Pour entrer à l’hôpital, il est souvent demandé des certificats de bonne conduite, d’attester de ses bonnes mœurs, de détenir un certificat de curé de paroisse où il est noté « il mérite par sa conduite d’être soigné et pris en considération3 ».

Les « pauvres mendiants » sont malgré tout très peu à vivre en hôpital. Moins de 5 % selon Christian Romon. La plupart vivent chez les logeurs, les aubergistes et marchands de vin. Ils seraient près de 40 000 en 1667 à Paris4. La plupart sont en guenilles, en haillons, sans chaussures, sans chemises. Une partie sont « infirmes » : aveugles, manchots, estropiés à cause des accidents du travail (à la ferme ou dans la construction), de la vieillesse, de la guerre. Une autre partie orphelin.

Certains établissements sont spécialisés. Aveugle, on a peut être la chance de faire partie de l'un des trois cents pensionnaires du Quinze-Vingts. On peut alors quêter dans toutes les églises de Paris et recevoir une pension. Orphelin ou bâtard, « fils de prince ou de savetier », on peut être recueilli par l’hôpital des Enfants-Trouvés créé par Vincent de Paul en 1638. Un sur deux ne survit pas longtemps. Rousseau a abandonné les trois filles qu'il a eut de Thérèse Levasseur. Les abandons peuvent être corrélés au prix du seigle. A Paris, il aurait reçu 300 000 enfants entre 1720 et 1790. Pourtant, ce n’est pas assez. Arlette Farge raconte l’histoire de cet enfant amené par un maréchal des logis de la maréchaussée de Champagne à l’hôpital de Reims après avoir été refusé à Fismes. L’hôpital le refuse. L’enfant meurt. Interpellé, l’hôpital répond « n’être pas fait pour les enfants et que ce dernier aurait pu attraper de graves épidémies5 ».

En 1662, les hôpitaux sont étendus dans toutes les grandes villes du pays et 40 hôpitaux similaires sont créés avant la in du siècle. Mais les moyens financiers sont faibles et les bâtiments délabrés. Cet édit crée aussi une police, les archers, pour s’enquérir des mendiants, les amener dans les hôpitaux pour les redresser moralement et toucher une prime. Parfois, ils sont mêmes envoyés dans les colonies Outre-mer.

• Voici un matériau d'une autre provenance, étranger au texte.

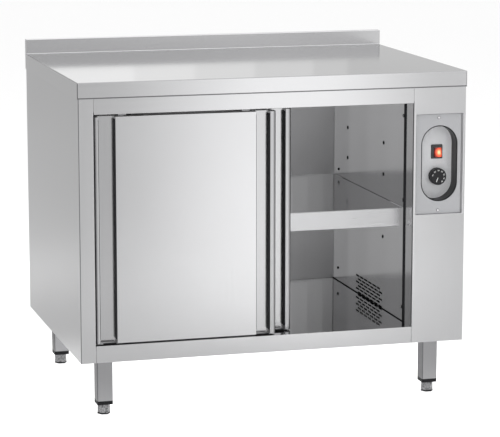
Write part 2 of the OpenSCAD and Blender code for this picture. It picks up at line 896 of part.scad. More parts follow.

L’hôpital n’est donc plus un lieu hospitalier et pas encore un lieu médicalisé. A une époque où la protection sociale était considéré dans ce cas comme « la protection de la pauvreté et la protection des riches contre les pauvres6 ». Au mieux, les grands médecins de l’époque testent leurs méthodes sur cette population fragile et livrée à elle-même. En 1778, une réforme du Service Hospitalier est demandée par Louis XVI à Jacques Necker. Celui-ci nomme deux ans plus tard le médecin militaire Jean Colombier inspecteur général des Hôpitaux, dépôts de mendicité et prisons. Il met en place une commission des hôpitaux de Paris et une commission de réforme des prisons. C’est la première d’une longue transformation des hôpitaux français.

 

1 Louis-Sébastien Mercier, Le tableau de Paris, Paris, La Découverte, 2012, 350p, p.79

2 Mercier, ibidem, p.214

3 Arlette Farge, La déchirure: souffrance et déliaison sociale, XVIIIe siècle, Montrouge, Bayard, 2013.p.215-216

4 Christian Romon, « Mendiants et policiers à Paris au XVIIIème siècle », Histoire, économie et société, 1-2, 1982, p. 259‑295, http://www.persee.fr/web/revues/home/prescript/article/hes_0752-5702_1982_num_1_2_1292

5 Arlette Farge, ibidem, p.138

6 Michel Foucault, naissance de la clinique cité p.219.